▶ **Given exercise**:
Extract all data as written.

▶ **Supplied information**:
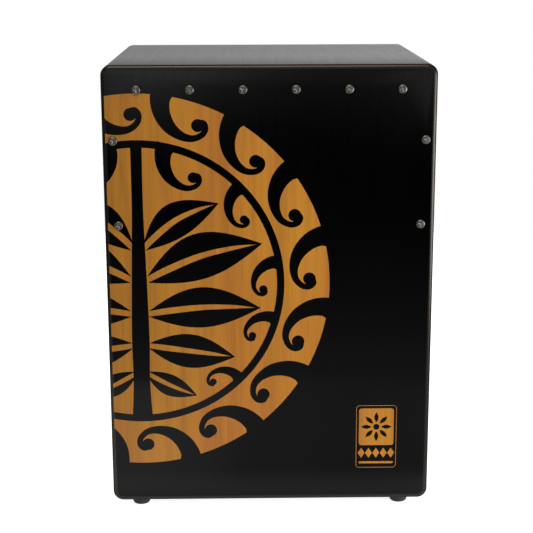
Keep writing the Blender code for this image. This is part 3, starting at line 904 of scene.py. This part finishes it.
def painted(name, shapes, x, z):
    """The amber that is left showing when the shapes are painted in order, as one thin raised layer."""
    verts, edges = [], []
    for _, outline in shapes:
        first, count = len(verts), len(outline)
        verts += [Vector(point) for point in outline]
        edges += [(first + k, first + (k + 1) % count) for k in range(count)]
    points, _, faces, *_ = geometry.delaunay_2d_cdt(verts, edges, [], 0, 1e-4)
    centres = np.array([sum((points[i] for i in face), Vector((0, 0))) / len(face) for face in faces])
    paint = np.full(len(faces), BLACK_PAINT)
    for colour, outline in shapes:
        paint[covered(centres, outline)] = colour
    bm = bmesh.new()
    corners = [bm.verts.new((px * MM, 0, py * MM)) for px, py in points]
    for face, colour in zip(faces, paint):
        if colour == AMBER_PAINT:
            bm.faces.new([corners[i] for i in face])
    bmesh.ops.delete(bm, geom=[v for v in bm.verts if not v.link_faces], context="VERTS")
    bmesh.ops.dissolve_limit(bm, angle_limit=math.radians(0.5), verts=bm.verts, edges=bm.edges)
    grown = bmesh.ops.extrude_face_region(bm, geom=list(bm.faces))
    moved = [v for v in grown["geom"] if isinstance(v, bmesh.types.BMVert)]
    bmesh.ops.translate(bm, verts=moved, vec=(0, -PAINT_THICKNESS, 0))
    bmesh.ops.translate(bm, verts=bm.verts, vec=(x, FACE_Y, z))
    piece = add_object(name, to_mesh(bm, name), [AMBER])
    mount(piece, "box", "amber_veneer")


# Stage, light and camera


def build_floor():
    """A pale floor with painted light: it glows most round the box and towards its left, whiter still where
    the camera sees it, and its colour is darker a little way in front of the tapa.
    """
    made, tree, shader = new_material("floor_white", Roughness=0.9, Specular_IOR_Level=0.0)
    shader.inputs["Emission Color"].default_value = (1, 1, 1, 1)
    spot = tree.nodes.new("ShaderNodeTexCoord").outputs["Object"]
    # Painted light: the floor glows under and round the box and just in front of it, which lifts the box's
    # shadow and brightens the floor that the tapa mirrors.
    near = pool(tree, spot, "Y", -1, FACE_Y, (0.0, 0.65), (0.065, 0.65), (0.11, 0.05), (0.5, 0.0))
    # Painted light: a pool of glow in front of the box, strongest to the left and fading to the right.
    left = pool(tree, spot, "X", 2, 0.5, (0.20, 1.0), (0.34, 0.8), (0.44, 0.42), (0.60, 0.32), (0.76, 0.2))
    reach = pool(tree, spot, "Y", -1, FACE_Y, (0.02, 0.0), (0.10, 1.0), (0.46, 0.9))
    glow = math_node(tree, "MULTIPLY_ADD", math_node(tree, "MULTIPLY", left, reach), 0.95)
    tree.links.new(near, glow.node.inputs[2])
    seen = tree.nodes.new("ShaderNodeLightPath")
    whiter = math_node(tree, "MULTIPLY_ADD", seen.outputs["Is Camera Ray"], 0.25)
    tree.links.new(glow, whiter.node.inputs[2])
    tree.links.new(whiter, shader.inputs["Emission Strength"])
    pale = ramp(tree, noise(tree, (3, 3, 3)), (0.3, 0.50), (0.7, 0.54))
    # Painted shade: the floor's colour darkens from 7 to 12 cm in front of the tapa, which dims the floor
    # that the tapa mirrors.
    fade = pool(tree, spot, "Y", -1, FACE_Y, (0.07, 1.0), (0.12, 0.62))
    tree.links.new(mixed(tree, 1.0, pale, fade, "MULTIPLY"), shader.inputs["Base Color"])
    bm = bmesh.new()
    bmesh.ops.create_circle(bm, cap_ends=True, segments=96, radius=FLOOR_RADIUS)
    mesh = to_mesh(bm, "floor")
    mesh.transform(Matrix.Translation((0, FACE_Y - FLOOR_IN_FRONT + FLOOR_RADIUS, 0)))
    add_object("floor", mesh, [made])


def build_world():
    """A soft surround: greys that the lacquer mirrors, white where the camera sees it.

    Behind the box it is brightest a little above the horizon. Ahead of it, a glow lies low on either side.
    """
    world = bpy.data.worlds.new("studio")
    bpy.context.scene.world = world
    world.use_nodes = True
    tree = world.node_tree
    way = tree.nodes.new("ShaderNodeTexCoord").outputs["Generated"]
    behind = pool(
        tree, way, "Z", 0.5, 0.5,
        (0.44, 0.10), (0.50, 0.44), (0.54, 0.53), (0.58, 0.66), (0.64, 0.71), (0.72, 0.33),
    )
    lean = pool(tree, way, "X", 2.5, 0.5, (0.2, 0.80), (0.8, 1.06))
    ahead = pool(tree, way, "Z", 0.5, 0.5, (0.46, 0.0), (0.50, 0.5), (0.56, 0.60), (0.70, 0.25), (0.90, 0.15))
    low = pool(
        tree, way, "Z", 0.5, 0.5,
        (0.424, 0.0), (0.4365, 0.10), (0.4456, 0.38), (0.453, 0.7), (0.47, 0.9), (0.50, 0.0),
    )
    floor_away = pool(
        tree, way, "Z", 0.5, 0.5,
        (0.335, 0.62), (0.349, 0.48), (0.361, 0.30), (0.376, 0.17), (0.41, 0.0),
    )
    across = pool(
        tree, way, "X", 1, 0.5,
        (0.22, 0.0), (0.33, 0.5), (0.385, 1.0), (0.44, 0.74), (0.48, 0.38), (0.532, 0.21), (0.60, 0.18),
        (0.65, 0.6), (0.78, 0.0),
    )
    glow = math_node(tree, "MULTIPLY", math_node(tree, "MULTIPLY", low, across), 2.85)
    ahead = mixed(tree, 1.0, mixed(tree, 1.0, ahead, floor_away, "ADD"), glow, "ADD")
    turn = pool(tree, way, "Y", 0.5, 0.5, (0.25, 0.0), (0.60, 1.0))
    dome = mixed(tree, turn, ahead, mixed(tree, 1.0, behind, lean, "MULTIPLY"))
    seen = tree.nodes.new("ShaderNodeLightPath")
    tone = mixed(tree, seen.outputs["Is Camera Ray"], dome, (1.0, 1.0, 1.0))
    tree.links.new(tone, tree.nodes["Background"].inputs["Color"])


def soft_box(name, location, target, size, power):
    light = bpy.data.lights.new(name, "AREA")
    light.shape = "RECTANGLE"
    light.size, light.size_y = size
    light.energy = power
    obj = bpy.data.objects.new(name, light)
    bpy.context.scene.collection.objects.link(obj)
    obj.location = location
    obj.rotation_euler = (Vector(target) - Vector(location)).to_track_quat("-Z", "Y").to_euler()


def build_lights():
    middle = (0, 0, BOX_MIDDLE)
    soft_box("key", (-0.20, -1.35, 1.75), middle, (1.3, 1.0), 24)
    soft_box("fill", (0.80, -0.62, 0.26), (0, 0, 0.2), (0.6, 0.44), 8)
    soft_box("floor_light", (0.0, 0.6, 2.2), (0, 0.2, 0), (1.8, 1.8), 40)


def build_camera():
    camera = bpy.data.cameras.new("camera")
    camera.sensor_width = 36
    camera.lens = 88.17
    obj = bpy.data.objects.new("camera", camera)
    bpy.context.scene.collection.objects.link(obj)
    obj.location = (-0.0242, FACE_Y - 1.3571, 0.6106)
    obj.rotation_euler = [math.radians(angle) for angle in (76.337, 0.160, -0.906)]
    bpy.context.scene.camera = obj


def main():
    build_camera()
    build_floor()
    build_world()
    build_lights()
    tapa_screws = [name for name in frame["bodies"] if name != "box"]
    build_walls()
    build_tapa(tapa_screws)
    build_back()
    build_screws(tapa_screws)
    build_feet()
    build_snares()
    finish_woodwork()
    painted("tapa_medallion", medallion(), TAPA_LOW.x + MEDALLION_X, TAPA_LOW.z + MEDALLION_Z)
    painted("tapa_badge", badge(), BADGE_X, TAPA_LOW.z + BADGE_Z)
    bpy.context.scene.view_settings.view_transform = "Standard"


main()
bpy.context.view_layer.update()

▶ **Exercise response**:
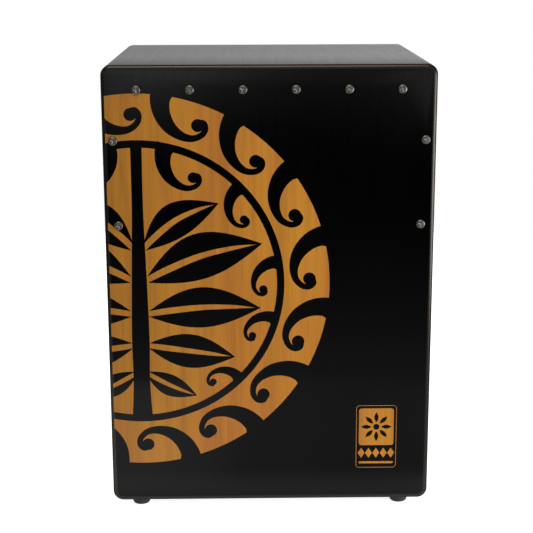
Keep writing the Blender code for this image. This is part 3, starting at line 904 of scene.py. This part finishes it.
def painted(name, shapes, x, z):
    """The amber that is left showing when the shapes are painted in order, as one thin raised layer."""
    verts, edges = [], []
    for _, outline in shapes:
        first, count = len(verts), len(outline)
        verts += [Vector(point) for point in outline]
        edges += [(first + k, first + (k + 1) % count) for k in range(count)]
    points, _, faces, *_ = geometry.delaunay_2d_cdt(verts, edges, [], 0, 1e-4)
    centres = np.array([sum((points[i] for i in face), Vector((0, 0))) / len(face) for face in faces])
    paint = np.full(len(faces), BLACK_PAINT)
    for colour, outline in shapes:
        paint[covered(centres, outline)] = colour
    bm = bmesh.new()
    corners = [bm.verts.new((px * MM, 0, py * MM)) for px, py in points]
    for face, colour in zip(faces, paint):
        if colour == AMBER_PAINT:
            bm.faces.new([corners[i] for i in face])
    bmesh.ops.delete(bm, geom=[v for v in bm.verts if not v.link_faces], context="VERTS")
    bmesh.ops.dissolve_limit(bm, angle_limit=math.radians(0.5), verts=bm.verts, edges=bm.edges)
    grown = bmesh.ops.extrude_face_region(bm, geom=list(bm.faces))
    moved = [v for v in grown["geom"] if isinstance(v, bmesh.types.BMVert)]
    bmesh.ops.translate(bm, verts=moved, vec=(0, -PAINT_THICKNESS, 0))
    bmesh.ops.translate(bm, verts=bm.verts, vec=(x, FACE_Y, z))
    piece = add_object(name, to_mesh(bm, name), [AMBER])
    mount(piece, "box", "amber_veneer")


# Stage, light and camera


def build_floor():
    """A pale floor with painted light: it glows most round the box and towards its left, whiter still where
    the camera sees it, and its colour is darker a little way in front of the tapa.
    """
    made, tree, shader = new_material("floor_white", Roughness=0.9, Specular_IOR_Level=0.0)
    shader.inputs["Emission Color"].default_value = (1, 1, 1, 1)
    spot = tree.nodes.new("ShaderNodeTexCoord").outputs["Object"]
    # Painted light: the floor glows under and round the box and just in front of it, which lifts the box's
    # shadow and brightens the floor that the tapa mirrors.
    near = pool(tree, spot, "Y", -1, FACE_Y, (0.0, 0.65), (0.065, 0.65), (0.11, 0.05), (0.5, 0.0))
    # Painted light: a pool of glow in front of the box, strongest to the left and fading to the right.
    left = pool(tree, spot, "X", 2, 0.5, (0.20, 1.0), (0.34, 0.8), (0.44, 0.42), (0.60, 0.32), (0.76, 0.2))
    reach = pool(tree, spot, "Y", -1, FACE_Y, (0.02, 0.0), (0.10, 1.0), (0.46, 0.9))
    glow = math_node(tree, "MULTIPLY_ADD", math_node(tree, "MULTIPLY", left, reach), 0.95)
    tree.links.new(near, glow.node.inputs[2])
    seen = tree.nodes.new("ShaderNodeLightPath")
    whiter = math_node(tree, "MULTIPLY_ADD", seen.outputs["Is Camera Ray"], 0.25)
    tree.links.new(glow, whiter.node.inputs[2])
    tree.links.new(whiter, shader.inputs["Emission Strength"])
    pale = ramp(tree, noise(tree, (3, 3, 3)), (0.3, 0.50), (0.7, 0.54))
    # Painted shade: the floor's colour darkens from 7 to 12 cm in front of the tapa, which dims the floor
    # that the tapa mirrors.
    fade = pool(tree, spot, "Y", -1, FACE_Y, (0.07, 1.0), (0.12, 0.62))
    tree.links.new(mixed(tree, 1.0, pale, fade, "MULTIPLY"), shader.inputs["Base Color"])
    bm = bmesh.new()
    bmesh.ops.create_circle(bm, cap_ends=True, segments=96, radius=FLOOR_RADIUS)
    mesh = to_mesh(bm, "floor")
    mesh.transform(Matrix.Translation((0, FACE_Y - FLOOR_IN_FRONT + FLOOR_RADIUS, 0)))
    add_object("floor", mesh, [made])


def build_world():
    """A soft surround: greys that the lacquer mirrors, white where the camera sees it.

    Behind the box it is brightest a little above the horizon. Ahead of it, a glow lies low on either side.
    """
    world = bpy.data.worlds.new("studio")
    bpy.context.scene.world = world
    world.use_nodes = True
    tree = world.node_tree
    way = tree.nodes.new("ShaderNodeTexCoord").outputs["Generated"]
    behind = pool(
        tree, way, "Z", 0.5, 0.5,
        (0.44, 0.10), (0.50, 0.44), (0.54, 0.53), (0.58, 0.66), (0.64, 0.71), (0.72, 0.33),
    )
    lean = pool(tree, way, "X", 2.5, 0.5, (0.2, 0.80), (0.8, 1.06))
    ahead = pool(tree, way, "Z", 0.5, 0.5, (0.46, 0.0), (0.50, 0.5), (0.56, 0.60), (0.70, 0.25), (0.90, 0.15))
    low = pool(
        tree, way, "Z", 0.5, 0.5,
        (0.424, 0.0), (0.4365, 0.10), (0.4456, 0.38), (0.453, 0.7), (0.47, 0.9), (0.50, 0.0),
    )
    floor_away = pool(
        tree, way, "Z", 0.5, 0.5,
        (0.335, 0.62), (0.349, 0.48), (0.361, 0.30), (0.376, 0.17), (0.41, 0.0),
    )
    across = pool(
        tree, way, "X", 1, 0.5,
        (0.22, 0.0), (0.33, 0.5), (0.385, 1.0), (0.44, 0.74), (0.48, 0.38), (0.532, 0.21), (0.60, 0.18),
        (0.65, 0.6), (0.78, 0.0),
    )
    glow = math_node(tree, "MULTIPLY", math_node(tree, "MULTIPLY", low, across), 2.85)
    ahead = mixed(tree, 1.0, mixed(tree, 1.0, ahead, floor_away, "ADD"), glow, "ADD")
    turn = pool(tree, way, "Y", 0.5, 0.5, (0.25, 0.0), (0.60, 1.0))
    dome = mixed(tree, turn, ahead, mixed(tree, 1.0, behind, lean, "MULTIPLY"))
    seen = tree.nodes.new("ShaderNodeLightPath")
    tone = mixed(tree, seen.outputs["Is Camera Ray"], dome, (1.0, 1.0, 1.0))
    tree.links.new(tone, tree.nodes["Background"].inputs["Color"])


def soft_box(name, location, target, size, power):
    light = bpy.data.lights.new(name, "AREA")
    light.shape = "RECTANGLE"
    light.size, light.size_y = size
    light.energy = power
    obj = bpy.data.objects.new(name, light)
    bpy.context.scene.collection.objects.link(obj)
    obj.location = location
    obj.rotation_euler = (Vector(target) - Vector(location)).to_track_quat("-Z", "Y").to_euler()


def build_lights():
    middle = (0, 0, BOX_MIDDLE)
    soft_box("key", (-0.20, -1.35, 1.75), middle, (1.3, 1.0), 24)
    soft_box("fill", (0.80, -0.62, 0.26), (0, 0, 0.2), (0.6, 0.44), 8)
    soft_box("floor_light", (0.0, 0.6, 2.2), (0, 0.2, 0), (1.8, 1.8), 40)


def build_camera():
    camera = bpy.data.cameras.new("camera")
    camera.sensor_width = 36
    camera.lens = 88.17
    obj = bpy.data.objects.new("camera", camera)
    bpy.context.scene.collection.objects.link(obj)
    obj.location = (-0.0242, FACE_Y - 1.3571, 0.6106)
    obj.rotation_euler = [math.radians(angle) for angle in (76.337, 0.160, -0.906)]
    bpy.context.scene.camera = obj


def main():
    build_camera()
    build_floor()
    build_world()
    build_lights()
    tapa_screws = [name for name in frame["bodies"] if name != "box"]
    build_walls()
    build_tapa(tapa_screws)
    build_back()
    build_screws(tapa_screws)
    build_feet()
    build_snares()
    finish_woodwork()
    painted("tapa_medallion", medallion(), TAPA_LOW.x + MEDALLION_X, TAPA_LOW.z + MEDALLION_Z)
    painted("tapa_badge", badge(), BADGE_X, TAPA_LOW.z + BADGE_Z)
    bpy.context.scene.view_settings.view_transform = "Standard"


main()
bpy.context.view_layer.update()